== Goal ==
Within the material below, transcribe exactly the lines from the one holding "# bare clay" through the one holding "obj.parent = empty", keeping both ends and skipping the rest.

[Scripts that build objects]
= = =
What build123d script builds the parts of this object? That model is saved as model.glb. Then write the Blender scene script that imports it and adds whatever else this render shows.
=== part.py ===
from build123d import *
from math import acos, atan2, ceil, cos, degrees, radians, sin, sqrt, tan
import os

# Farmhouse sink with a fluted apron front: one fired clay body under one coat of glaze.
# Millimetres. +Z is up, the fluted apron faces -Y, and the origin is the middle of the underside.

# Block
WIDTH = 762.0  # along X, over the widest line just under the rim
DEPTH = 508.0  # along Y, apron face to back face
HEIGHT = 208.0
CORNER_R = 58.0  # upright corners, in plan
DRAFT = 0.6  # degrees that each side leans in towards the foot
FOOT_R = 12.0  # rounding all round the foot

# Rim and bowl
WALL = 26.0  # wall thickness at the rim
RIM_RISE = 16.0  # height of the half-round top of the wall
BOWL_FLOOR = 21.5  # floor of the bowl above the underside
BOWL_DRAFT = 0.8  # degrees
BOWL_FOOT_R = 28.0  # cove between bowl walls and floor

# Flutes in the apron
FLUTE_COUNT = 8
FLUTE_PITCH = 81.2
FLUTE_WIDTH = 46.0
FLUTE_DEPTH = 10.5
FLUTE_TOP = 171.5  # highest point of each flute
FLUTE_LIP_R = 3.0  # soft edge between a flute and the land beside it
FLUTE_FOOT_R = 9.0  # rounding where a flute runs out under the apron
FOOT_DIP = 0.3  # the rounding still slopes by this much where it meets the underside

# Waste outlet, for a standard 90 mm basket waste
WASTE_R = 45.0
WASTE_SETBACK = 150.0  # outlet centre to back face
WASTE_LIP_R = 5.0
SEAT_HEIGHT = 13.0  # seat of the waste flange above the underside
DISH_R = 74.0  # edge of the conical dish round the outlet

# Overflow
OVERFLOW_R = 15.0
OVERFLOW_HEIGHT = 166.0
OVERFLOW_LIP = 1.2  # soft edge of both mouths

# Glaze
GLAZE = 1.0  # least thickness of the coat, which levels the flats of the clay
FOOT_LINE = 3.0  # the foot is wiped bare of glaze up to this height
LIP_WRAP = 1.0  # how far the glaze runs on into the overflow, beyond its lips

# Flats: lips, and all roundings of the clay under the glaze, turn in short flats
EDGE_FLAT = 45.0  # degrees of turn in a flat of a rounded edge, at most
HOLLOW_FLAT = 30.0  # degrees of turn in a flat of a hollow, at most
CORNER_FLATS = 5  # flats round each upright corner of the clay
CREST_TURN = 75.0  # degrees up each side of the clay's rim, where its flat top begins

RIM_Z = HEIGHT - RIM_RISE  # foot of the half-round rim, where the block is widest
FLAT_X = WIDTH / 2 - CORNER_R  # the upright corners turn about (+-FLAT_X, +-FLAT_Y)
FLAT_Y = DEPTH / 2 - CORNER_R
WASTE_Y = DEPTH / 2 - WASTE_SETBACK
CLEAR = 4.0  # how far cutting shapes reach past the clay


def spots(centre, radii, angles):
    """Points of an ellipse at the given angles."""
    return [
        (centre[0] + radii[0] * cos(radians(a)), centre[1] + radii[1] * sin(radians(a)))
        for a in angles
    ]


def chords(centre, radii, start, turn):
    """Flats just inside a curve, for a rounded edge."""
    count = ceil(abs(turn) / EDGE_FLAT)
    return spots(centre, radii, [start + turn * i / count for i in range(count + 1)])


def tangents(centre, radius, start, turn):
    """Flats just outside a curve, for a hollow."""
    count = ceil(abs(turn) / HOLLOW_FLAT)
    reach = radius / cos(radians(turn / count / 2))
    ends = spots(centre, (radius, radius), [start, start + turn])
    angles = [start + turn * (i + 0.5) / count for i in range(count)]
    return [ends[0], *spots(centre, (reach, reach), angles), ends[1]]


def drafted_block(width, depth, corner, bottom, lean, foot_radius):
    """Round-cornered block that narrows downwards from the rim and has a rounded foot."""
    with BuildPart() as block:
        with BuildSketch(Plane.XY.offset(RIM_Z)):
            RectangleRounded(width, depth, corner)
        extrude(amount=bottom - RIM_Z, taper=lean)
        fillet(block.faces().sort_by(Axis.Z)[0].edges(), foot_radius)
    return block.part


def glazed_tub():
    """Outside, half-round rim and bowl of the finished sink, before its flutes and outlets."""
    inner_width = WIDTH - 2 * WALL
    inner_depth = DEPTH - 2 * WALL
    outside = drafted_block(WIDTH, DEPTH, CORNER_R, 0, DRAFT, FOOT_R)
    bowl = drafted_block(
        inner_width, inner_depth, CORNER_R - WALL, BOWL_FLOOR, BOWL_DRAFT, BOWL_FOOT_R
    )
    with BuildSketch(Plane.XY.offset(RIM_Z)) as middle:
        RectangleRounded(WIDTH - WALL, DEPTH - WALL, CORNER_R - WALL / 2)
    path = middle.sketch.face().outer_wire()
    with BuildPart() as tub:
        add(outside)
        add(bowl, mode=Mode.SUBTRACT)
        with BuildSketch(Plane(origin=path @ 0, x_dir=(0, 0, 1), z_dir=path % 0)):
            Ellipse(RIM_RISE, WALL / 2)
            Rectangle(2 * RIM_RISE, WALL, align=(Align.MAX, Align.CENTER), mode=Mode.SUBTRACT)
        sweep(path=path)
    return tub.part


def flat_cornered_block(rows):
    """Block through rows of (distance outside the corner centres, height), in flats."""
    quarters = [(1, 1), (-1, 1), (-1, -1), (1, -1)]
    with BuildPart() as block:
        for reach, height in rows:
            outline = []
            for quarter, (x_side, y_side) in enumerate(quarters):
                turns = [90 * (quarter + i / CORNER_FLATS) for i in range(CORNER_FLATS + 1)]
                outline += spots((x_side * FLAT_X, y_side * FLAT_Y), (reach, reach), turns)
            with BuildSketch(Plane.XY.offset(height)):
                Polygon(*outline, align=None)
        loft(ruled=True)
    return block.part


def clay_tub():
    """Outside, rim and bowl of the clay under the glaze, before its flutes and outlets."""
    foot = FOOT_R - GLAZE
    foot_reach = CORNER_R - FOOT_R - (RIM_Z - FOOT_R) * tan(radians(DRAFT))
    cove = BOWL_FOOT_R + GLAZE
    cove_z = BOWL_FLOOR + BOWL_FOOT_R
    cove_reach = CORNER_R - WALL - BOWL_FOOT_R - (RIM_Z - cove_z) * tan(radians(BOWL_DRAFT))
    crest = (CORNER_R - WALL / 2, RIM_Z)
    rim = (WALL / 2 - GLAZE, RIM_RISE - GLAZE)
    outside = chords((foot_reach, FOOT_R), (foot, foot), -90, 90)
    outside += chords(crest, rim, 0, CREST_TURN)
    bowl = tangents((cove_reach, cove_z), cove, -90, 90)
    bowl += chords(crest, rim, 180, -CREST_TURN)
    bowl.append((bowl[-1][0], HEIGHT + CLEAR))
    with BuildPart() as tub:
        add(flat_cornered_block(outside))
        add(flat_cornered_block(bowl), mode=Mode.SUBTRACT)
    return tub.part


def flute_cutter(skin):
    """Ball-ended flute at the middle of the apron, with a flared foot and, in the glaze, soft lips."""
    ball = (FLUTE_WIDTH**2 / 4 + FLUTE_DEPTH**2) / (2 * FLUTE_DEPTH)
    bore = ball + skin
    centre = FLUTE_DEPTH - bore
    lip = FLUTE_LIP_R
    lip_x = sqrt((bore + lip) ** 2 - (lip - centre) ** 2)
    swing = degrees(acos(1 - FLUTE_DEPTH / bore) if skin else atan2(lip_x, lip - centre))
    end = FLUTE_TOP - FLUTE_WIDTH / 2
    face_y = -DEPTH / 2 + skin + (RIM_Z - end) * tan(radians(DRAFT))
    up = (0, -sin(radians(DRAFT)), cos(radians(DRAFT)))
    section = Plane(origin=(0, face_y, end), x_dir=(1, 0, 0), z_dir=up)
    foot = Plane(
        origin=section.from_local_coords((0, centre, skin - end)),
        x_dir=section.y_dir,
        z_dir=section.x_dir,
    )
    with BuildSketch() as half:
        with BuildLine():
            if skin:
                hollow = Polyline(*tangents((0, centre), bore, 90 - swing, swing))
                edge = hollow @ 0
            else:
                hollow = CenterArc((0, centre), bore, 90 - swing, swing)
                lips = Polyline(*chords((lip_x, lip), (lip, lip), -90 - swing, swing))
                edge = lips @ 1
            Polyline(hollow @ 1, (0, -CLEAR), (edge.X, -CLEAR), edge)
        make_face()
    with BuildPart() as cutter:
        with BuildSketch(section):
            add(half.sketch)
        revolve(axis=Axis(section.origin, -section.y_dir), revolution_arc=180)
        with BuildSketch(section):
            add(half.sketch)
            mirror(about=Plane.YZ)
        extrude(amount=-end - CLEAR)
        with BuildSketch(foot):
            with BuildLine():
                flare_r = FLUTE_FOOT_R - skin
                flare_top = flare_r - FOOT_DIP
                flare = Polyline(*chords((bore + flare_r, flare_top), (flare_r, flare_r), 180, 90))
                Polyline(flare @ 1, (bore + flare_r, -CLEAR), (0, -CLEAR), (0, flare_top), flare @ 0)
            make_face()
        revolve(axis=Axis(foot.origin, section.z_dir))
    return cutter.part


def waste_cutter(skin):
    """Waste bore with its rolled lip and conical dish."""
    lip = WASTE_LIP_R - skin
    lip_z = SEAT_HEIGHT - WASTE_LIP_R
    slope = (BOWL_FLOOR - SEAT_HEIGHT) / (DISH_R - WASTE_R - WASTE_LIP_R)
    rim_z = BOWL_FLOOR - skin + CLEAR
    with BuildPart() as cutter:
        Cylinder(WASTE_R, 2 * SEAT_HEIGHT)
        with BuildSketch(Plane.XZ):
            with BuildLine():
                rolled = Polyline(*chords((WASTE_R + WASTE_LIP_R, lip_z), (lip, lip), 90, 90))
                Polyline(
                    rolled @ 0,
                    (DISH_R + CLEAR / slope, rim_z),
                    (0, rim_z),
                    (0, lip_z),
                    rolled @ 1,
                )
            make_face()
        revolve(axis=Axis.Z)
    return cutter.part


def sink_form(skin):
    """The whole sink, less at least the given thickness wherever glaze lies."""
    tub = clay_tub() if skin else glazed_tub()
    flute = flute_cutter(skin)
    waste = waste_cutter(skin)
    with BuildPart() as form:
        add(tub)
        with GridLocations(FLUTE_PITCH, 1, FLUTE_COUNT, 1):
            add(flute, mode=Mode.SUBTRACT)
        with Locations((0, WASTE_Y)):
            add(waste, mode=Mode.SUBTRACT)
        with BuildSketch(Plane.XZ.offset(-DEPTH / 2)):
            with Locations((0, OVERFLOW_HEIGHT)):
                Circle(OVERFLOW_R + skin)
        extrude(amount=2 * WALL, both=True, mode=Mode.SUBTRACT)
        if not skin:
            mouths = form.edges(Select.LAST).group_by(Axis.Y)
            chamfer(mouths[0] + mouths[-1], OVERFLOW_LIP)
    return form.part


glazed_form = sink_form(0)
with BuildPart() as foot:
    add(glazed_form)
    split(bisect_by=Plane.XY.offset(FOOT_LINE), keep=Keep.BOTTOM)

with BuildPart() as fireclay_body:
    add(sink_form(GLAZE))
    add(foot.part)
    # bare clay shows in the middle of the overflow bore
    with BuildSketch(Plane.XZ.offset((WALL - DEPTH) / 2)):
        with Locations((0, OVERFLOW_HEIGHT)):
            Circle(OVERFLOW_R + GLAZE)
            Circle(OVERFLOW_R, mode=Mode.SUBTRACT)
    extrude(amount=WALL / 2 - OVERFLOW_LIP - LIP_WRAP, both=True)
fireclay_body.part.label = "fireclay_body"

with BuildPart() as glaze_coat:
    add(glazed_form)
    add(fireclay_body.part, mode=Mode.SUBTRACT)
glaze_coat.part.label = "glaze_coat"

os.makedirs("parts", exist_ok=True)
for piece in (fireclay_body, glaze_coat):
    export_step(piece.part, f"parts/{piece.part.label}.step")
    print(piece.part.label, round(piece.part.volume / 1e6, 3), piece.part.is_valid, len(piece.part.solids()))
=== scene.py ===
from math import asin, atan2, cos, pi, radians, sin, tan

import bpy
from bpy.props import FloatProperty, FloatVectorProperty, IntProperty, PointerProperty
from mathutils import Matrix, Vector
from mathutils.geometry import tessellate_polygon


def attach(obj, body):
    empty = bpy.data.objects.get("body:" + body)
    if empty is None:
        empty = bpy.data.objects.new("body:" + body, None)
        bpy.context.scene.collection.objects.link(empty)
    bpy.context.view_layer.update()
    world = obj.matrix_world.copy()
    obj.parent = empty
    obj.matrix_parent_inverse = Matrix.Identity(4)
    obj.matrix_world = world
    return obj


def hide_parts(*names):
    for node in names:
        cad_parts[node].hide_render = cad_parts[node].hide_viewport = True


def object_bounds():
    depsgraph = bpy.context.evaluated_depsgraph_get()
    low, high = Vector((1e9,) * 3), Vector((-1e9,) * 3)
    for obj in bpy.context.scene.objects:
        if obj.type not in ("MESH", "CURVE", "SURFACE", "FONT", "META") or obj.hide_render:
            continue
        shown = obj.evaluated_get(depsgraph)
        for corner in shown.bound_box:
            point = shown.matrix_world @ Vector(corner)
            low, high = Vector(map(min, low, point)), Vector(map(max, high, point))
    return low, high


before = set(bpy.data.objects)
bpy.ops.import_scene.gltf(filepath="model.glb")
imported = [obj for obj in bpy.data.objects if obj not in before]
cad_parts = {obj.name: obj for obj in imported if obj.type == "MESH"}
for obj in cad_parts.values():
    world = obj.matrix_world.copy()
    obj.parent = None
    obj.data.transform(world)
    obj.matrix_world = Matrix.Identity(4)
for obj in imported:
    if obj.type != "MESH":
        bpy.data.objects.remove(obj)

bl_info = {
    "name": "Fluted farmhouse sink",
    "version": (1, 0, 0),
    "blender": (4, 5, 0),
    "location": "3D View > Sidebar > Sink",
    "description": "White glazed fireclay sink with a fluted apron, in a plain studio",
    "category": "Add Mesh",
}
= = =
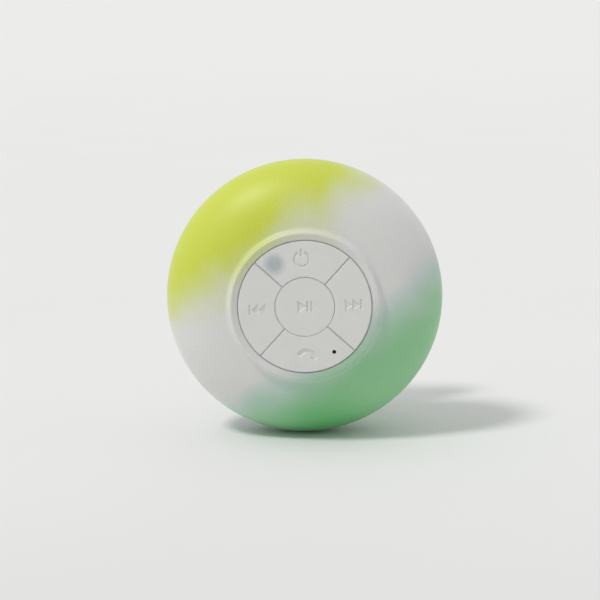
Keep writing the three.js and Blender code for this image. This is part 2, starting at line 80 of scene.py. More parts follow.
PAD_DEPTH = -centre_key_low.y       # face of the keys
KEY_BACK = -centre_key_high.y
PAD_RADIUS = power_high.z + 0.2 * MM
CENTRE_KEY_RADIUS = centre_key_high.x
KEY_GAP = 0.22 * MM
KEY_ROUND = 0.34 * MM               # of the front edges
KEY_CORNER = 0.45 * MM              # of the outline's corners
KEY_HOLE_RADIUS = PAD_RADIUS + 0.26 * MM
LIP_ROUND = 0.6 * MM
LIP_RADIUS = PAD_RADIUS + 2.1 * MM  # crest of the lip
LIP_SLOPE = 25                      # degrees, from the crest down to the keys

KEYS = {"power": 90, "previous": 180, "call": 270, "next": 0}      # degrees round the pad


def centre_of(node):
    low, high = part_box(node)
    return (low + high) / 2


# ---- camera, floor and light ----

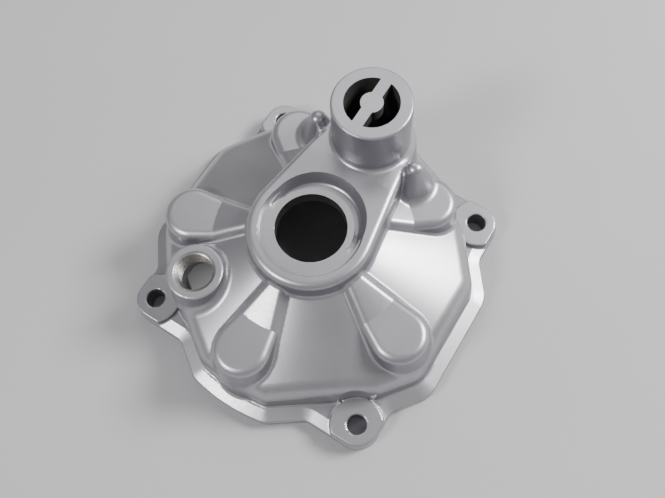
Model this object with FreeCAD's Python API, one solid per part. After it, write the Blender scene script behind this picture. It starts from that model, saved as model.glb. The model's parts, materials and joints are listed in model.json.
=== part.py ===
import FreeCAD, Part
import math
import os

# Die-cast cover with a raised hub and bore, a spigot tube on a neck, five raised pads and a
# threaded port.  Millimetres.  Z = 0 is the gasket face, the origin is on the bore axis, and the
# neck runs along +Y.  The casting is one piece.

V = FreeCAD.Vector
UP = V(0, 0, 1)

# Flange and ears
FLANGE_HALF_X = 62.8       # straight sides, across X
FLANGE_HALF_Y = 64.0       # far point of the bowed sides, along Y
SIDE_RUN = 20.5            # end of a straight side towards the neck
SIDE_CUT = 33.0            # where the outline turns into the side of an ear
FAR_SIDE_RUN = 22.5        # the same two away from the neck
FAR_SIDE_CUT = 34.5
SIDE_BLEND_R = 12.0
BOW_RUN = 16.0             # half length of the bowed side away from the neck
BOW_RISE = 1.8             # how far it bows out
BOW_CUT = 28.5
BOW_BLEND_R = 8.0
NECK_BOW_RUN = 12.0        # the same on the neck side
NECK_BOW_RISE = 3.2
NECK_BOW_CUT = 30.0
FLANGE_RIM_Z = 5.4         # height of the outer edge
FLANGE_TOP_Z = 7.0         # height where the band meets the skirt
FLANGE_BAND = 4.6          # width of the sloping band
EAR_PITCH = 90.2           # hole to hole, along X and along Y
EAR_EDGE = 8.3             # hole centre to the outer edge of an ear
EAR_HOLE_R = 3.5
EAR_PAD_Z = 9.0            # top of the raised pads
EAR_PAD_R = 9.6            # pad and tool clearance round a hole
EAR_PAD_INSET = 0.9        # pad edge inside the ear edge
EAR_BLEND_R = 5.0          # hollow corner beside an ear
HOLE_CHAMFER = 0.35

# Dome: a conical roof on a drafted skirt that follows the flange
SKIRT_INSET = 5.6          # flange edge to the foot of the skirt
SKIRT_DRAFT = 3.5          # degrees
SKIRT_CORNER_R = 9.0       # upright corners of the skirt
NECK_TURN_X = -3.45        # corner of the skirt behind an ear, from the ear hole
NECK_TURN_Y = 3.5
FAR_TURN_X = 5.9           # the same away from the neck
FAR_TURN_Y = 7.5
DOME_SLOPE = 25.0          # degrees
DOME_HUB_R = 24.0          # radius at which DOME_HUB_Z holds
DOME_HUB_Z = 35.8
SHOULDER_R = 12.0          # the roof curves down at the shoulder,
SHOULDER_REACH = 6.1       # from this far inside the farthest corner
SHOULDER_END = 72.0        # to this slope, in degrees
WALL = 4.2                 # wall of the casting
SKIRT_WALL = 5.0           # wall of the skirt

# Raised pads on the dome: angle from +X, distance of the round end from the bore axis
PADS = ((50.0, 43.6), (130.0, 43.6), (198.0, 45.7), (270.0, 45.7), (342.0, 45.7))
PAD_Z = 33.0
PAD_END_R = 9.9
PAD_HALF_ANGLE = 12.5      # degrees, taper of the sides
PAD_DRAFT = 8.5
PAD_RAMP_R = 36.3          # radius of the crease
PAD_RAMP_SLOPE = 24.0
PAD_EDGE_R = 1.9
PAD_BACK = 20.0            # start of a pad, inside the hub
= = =
== Exercise result ==
    # bare clay shows in the middle of the overflow bore
    with BuildSketch(Plane.XZ.offset((WALL - DEPTH) / 2)):
        with Locations((0, OVERFLOW_HEIGHT)):
            Circle(OVERFLOW_R + GLAZE)
            Circle(OVERFLOW_R, mode=Mode.SUBTRACT)
    extrude(amount=WALL / 2 - OVERFLOW_LIP - LIP_WRAP, both=True)
fireclay_body.part.label = "fireclay_body"

with BuildPart() as glaze_coat:
    add(glazed_form)
    add(fireclay_body.part, mode=Mode.SUBTRACT)
glaze_coat.part.label = "glaze_coat"

os.makedirs("parts", exist_ok=True)
for piece in (fireclay_body, glaze_coat):
    export_step(piece.part, f"parts/{piece.part.label}.step")
    print(piece.part.label, round(piece.part.volume / 1e6, 3), piece.part.is_valid, len(piece.part.solids()))
=== scene.py ===
from math import asin, atan2, cos, pi, radians, sin, tan

import bpy
from bpy.props import FloatProperty, FloatVectorProperty, IntProperty, PointerProperty
from mathutils import Matrix, Vector
from mathutils.geometry import tessellate_polygon


def attach(obj, body):
    empty = bpy.data.objects.get("body:" + body)
    if empty is None:
        empty = bpy.data.objects.new("body:" + body, None)
        bpy.context.scene.collection.objects.link(empty)
    bpy.context.view_layer.update()
    world = obj.matrix_world.copy()
    obj.parent = empty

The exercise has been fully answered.